Executive Summary
Finance ERP design is no longer just a systems decision. It is a governance decision that shapes how an enterprise controls risk, closes books, manages approvals, enforces policy and scales across entities, geographies and operating models. For executive teams, the central question is not whether finance should automate, but how to design an ERP environment that supports compliance and process discipline without creating operational drag.
A scalable finance ERP model combines process standardization, role-based controls, auditability, workflow automation, integration discipline and cloud operating resilience. It must support core finance while connecting procurement, inventory management, manufacturing operations, project management and customer lifecycle management where financial risk originates. In practice, the strongest designs treat compliance as an operating capability embedded into workflows rather than a reporting exercise performed after the fact.
Why finance ERP design has become a board-level operating issue
Finance leaders are under pressure from multiple directions at once: faster close cycles, tighter internal controls, more complex entity structures, rising audit expectations, digital transformation mandates and growing dependence on integrated operational data. In manufacturing, distribution and multi-company groups, finance cannot govern effectively if procurement, inventory, production, maintenance and sales processes remain disconnected from the financial control model.
This is why finance ERP modernization increasingly sits at the intersection of governance, security, compliance and enterprise scalability. A modern design must support multi-company management, intercompany rules, approval hierarchies, document traceability, exception handling and business intelligence. It also needs a cloud-native architecture strategy where relevant, including secure APIs, identity and access management, monitoring, observability and managed cloud operations. The objective is not technical elegance alone. It is reliable financial control at enterprise speed.
Where compliance failures usually begin
Most compliance breakdowns do not start in the general ledger.
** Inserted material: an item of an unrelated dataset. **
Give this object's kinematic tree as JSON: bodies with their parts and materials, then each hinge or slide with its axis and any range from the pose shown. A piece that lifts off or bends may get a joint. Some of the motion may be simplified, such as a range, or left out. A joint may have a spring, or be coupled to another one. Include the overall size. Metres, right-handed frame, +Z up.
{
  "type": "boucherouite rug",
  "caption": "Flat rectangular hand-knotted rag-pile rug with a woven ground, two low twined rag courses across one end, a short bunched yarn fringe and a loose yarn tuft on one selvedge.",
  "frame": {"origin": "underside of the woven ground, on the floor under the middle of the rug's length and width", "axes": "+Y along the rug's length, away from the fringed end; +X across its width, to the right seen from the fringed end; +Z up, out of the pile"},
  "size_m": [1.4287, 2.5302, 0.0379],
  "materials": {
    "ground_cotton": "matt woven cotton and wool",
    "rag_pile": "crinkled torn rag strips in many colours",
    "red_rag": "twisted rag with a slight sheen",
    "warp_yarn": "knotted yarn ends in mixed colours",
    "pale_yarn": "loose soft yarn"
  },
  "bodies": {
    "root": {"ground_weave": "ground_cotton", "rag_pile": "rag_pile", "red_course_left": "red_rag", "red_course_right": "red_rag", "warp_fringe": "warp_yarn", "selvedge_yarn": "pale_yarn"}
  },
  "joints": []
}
They begin upstream in poorly governed business processes: purchases approved outside policy, inventory adjustments without review, manual journal entries with weak evidence, customer credits issued inconsistently, project costs posted late, or master data changed without accountability. When these issues accumulate, finance teams compensate with spreadsheets, manual reconciliations and end-of-period firefighting.
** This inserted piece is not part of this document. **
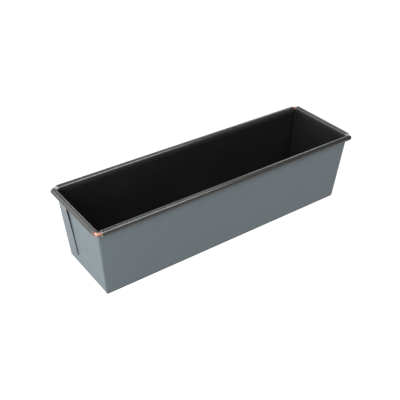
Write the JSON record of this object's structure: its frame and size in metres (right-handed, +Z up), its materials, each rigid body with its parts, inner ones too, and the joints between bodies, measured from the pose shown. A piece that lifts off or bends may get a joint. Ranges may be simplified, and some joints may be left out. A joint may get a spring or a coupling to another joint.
{
  "type": "loaf pan",
  "caption": "Long, narrow, tapered loaf pan of folded sheet steel, grey outside and black non-stick inside, with rolled rims over a wire hoop bare at the corners.",
  "frame": {"origin": "middle of the underside of the base, where the pan stands", "axes": "+X along the pan, +Y from the front long wall to the rear one, +Z up out of the pan's mouth"},
  "size_m": [0.306, 0.09, 0.0775],
  "materials": {
    "grey_lacquer": "satin blue-grey baked lacquer on steel sheet",
    "black_nonstick": "black semi-gloss non-stick coating on steel sheet",
    "coppered_wire": "thin copper wash on drawn steel wire"
  },
  "bodies": {
    "root": {"base_panel": "grey_lacquer", "front_wall": "grey_lacquer", "rear_wall": "grey_lacquer", "left_end_wall": "grey_lacquer", "right_end_wall": "grey_lacquer", "front_left_lap_tab": "grey_lacquer", "front_right_lap_tab": "grey_lacquer", "rear_left_lap_tab": "grey_lacquer", "rear_right_lap_tab": "grey_lacquer", "front_rim_roll": "black_nonstick", "rear_rim_roll": "black_nonstick", "left_rim_roll": "black_nonstick", "right_rim_roll": "black_nonstick", "rim_wire": "coppered_wire", "nonstick_lining": "black_nonstick"}
  },
  "joints": []
}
A better ERP design addresses the source of control failure. It links transaction initiation, approval, execution, accounting impact and evidence retention in one governed process chain. For example, a manufacturer with multiple warehouses and decentralized purchasing may need Purchase, Inventory, Accounting, Documents and Approvals-oriented workflows configured so that vendor onboarding, purchase authorization, goods receipt, invoice matching and payment release follow a controlled path with clear ownership and traceability.
The operating model question: centralize policy, decentralize execution
One of the most effective design principles for scalable compliance is to centralize policy while allowing controlled local execution. Group finance should define chart of accounts logic, approval thresholds, segregation of duties, close calendars, intercompany rules, document retention standards and exception management. Business units should execute within those guardrails using workflows that reflect local operational realities.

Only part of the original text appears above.